Managing Café Employees
Good managers write everything down. They write clearly defined job descriptions with reasonable expectations and attainable boundaries. For example, a busser may be expected to clear and reset tables, but not to serve coffee. Also, wait staff are still responsible for turning their tables even if a busser is on duty. A good manager clarifies a server must not wait for a busser to turn his or her table if he or she can do it.
A good manager also clarifies in writing the tip out policy of the café. For example, each server may be required to pay each busser 5% or 10% of his or her tips.
Hosts and hostesses must have clearly defined job responsibilities. For example, it is probably the job of the hostess to answer the phone, to chart the reservations and to seat people. It may be her responsibility to bring water and bread to a table. Job descriptions are written down so employees can reference them when there is confusion and questions.
Hosts and hostesses usually receive a tip out. If you are the café manager and you act as host or hostess, you have a conflict of interest when deciding upon tip out policies. Managers should not take tip outs from staff. (In some states, it is illegal to do so.)
Dealing With Problems at the Café
As café manager, you have to take care of your staff. When controversy arises, have an appropriate system in place for employees to express their grievances. Avoid and do not tolerate staff members acting out their feelings while working.
- Be available. Allow staff to request time to speak with you.
- Listen to staff grievances. You need to understand what is happening to make an appropriate decision.
- Be firm. You met with staff members, listened, thought about the issues, and you have made a decision. Staff members are required to abide by your decision if they wish to continue to work with you.
Reward professional and appropriate behavior among your staff. People who are cooperative and efficient should get the shifts they want. Prove that refusal to follow directions can lead to a loss of shifts or loss of good shifts.

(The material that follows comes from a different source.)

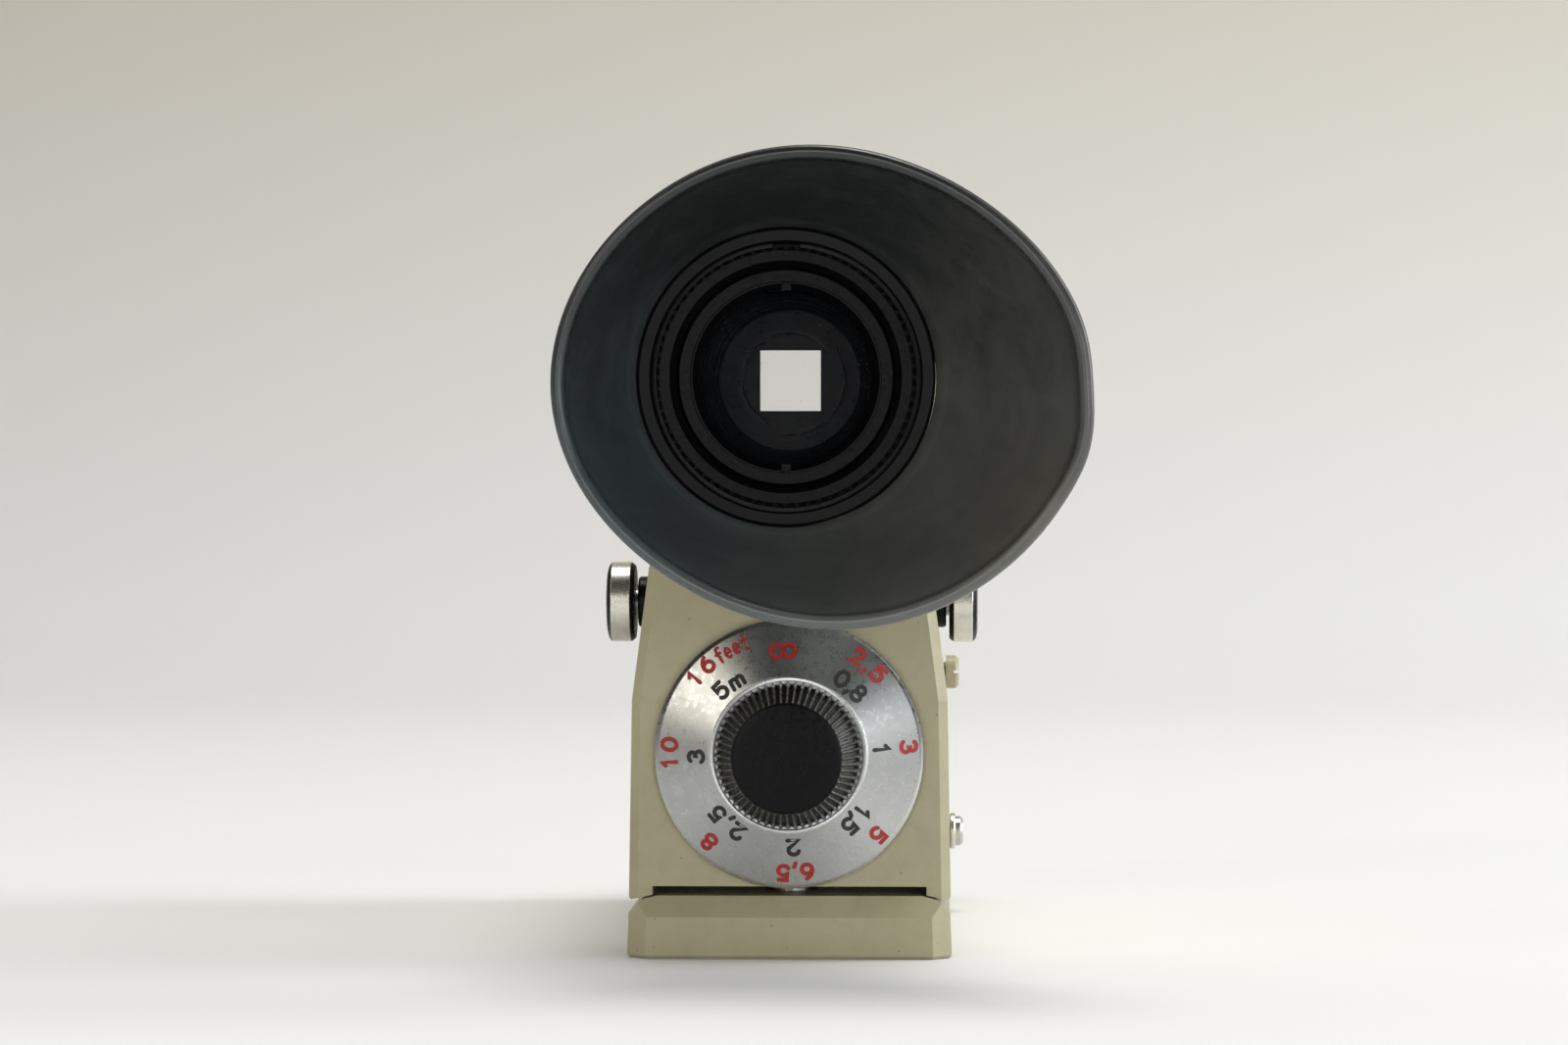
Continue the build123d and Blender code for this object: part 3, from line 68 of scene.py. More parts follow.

By writing your expectations and staff responses down, you protect yourself when a staff member complains about loss of shifts. For example, a staff member complains: "Hey! I always work Saturday night!" You respond: "I told you to help clear your party of twelve, but you let the busser do it by herself. You did not cooperate and you did not follow directions."
When you have valuable employees working for you, take care of them. Thank them for a job well done. Ask them how things are going. Offer them a drink after work. Have an occasional staff party. Make good workers feel appreciated and they are more likely to stay.